Feature article - How white biotechnology is innovating to advance the global bioeconomy
Sona Dadhania, senior technology analyst at IDTechEx, shares some highlights from a new report
The advance of biotechnology is critical to expanding both the bioeconomy, where society uses renewable biological resources to create biobased products and the circular economy. Of the numerous colours of the biotechnology spectrum, in which different colours refer to different applications for biotechnology, white biotechnology stands out as a key technology enabler for the bioeconomy by advancing the industrial production of biobased products through biological systems.
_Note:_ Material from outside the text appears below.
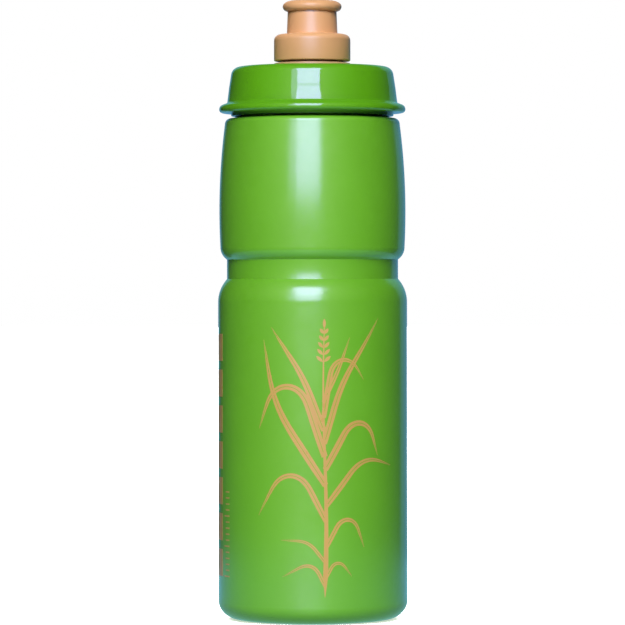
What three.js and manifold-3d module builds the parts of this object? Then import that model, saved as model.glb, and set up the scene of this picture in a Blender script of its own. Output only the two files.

White biotechnology, sometimes called industrial biomanufacturing, is the industrial production and processing of chemicals, materials and energy using living cell factories, like bacteria and yeast. It represents a more sustainable alternative to petroleum-based chemical production: one that not only decreases society’s reliance on fossil fuels but also uses less energy, generates less waste, and potentially creates more environmentally friendly products.
White biotechnology is not particularly new; for example, engineered enzymes for detergents have been produced via white biotechnology since the 1980s. That begs the question: Why is this technology so interesting now?
With improvements in biotechnology tools and processes comes the ability to produce numerous important products, from commodity chemicals to high-performance materials, through white biotechnology. One main technology driver is synthetic biology - the artificial design and engineering of biological systems and living organisms for the purpose of improving applications for industry or research.
Synthetic biology is highly important to industrial biomanufacturing, considering its tools and techniques (i.e. gene editing and strain engineering) that allow white biotechnology to push into new applications. Synthetic biology is by no means the only technology driver for white biotechnology, however.
IDTechEx’s new report ‘White Biotechnology 2024-2034’ also identifies other technology advances enabling the field, such as novel biocatalysts, alternative feedstocks, and cell-free systems. With each technology innovation comes the ability for white biotechnology to better its reach into compelling applications – the chemicals, precursors, additives and materials produced by the fermentation of engineered cell factories.
The range of molecules and compounds that can be biomanufactured is incredibly diverse, with use cases in everything from lubricants to leather, textiles to packaging, adhesives to additives, etc. And this list increases with every technological advance being developed by established and emerging players. The technology innovations of white biotechnology are just one component of the overall market dynamics that are shaping industrial biomanufacturing.
Numerous other factors need to be evaluated to determine the economic viability of certain white biotechnology projects, from internal factors such as process yield, ease of scale, and biocatalyst choice to external factors such as government regulations, crude oil prices, and the green premium. The white biotechnology market needs to be analysed from these perspectives to offer an understanding of the industry’s future trajectory and its role in advancing the global bioeconomy.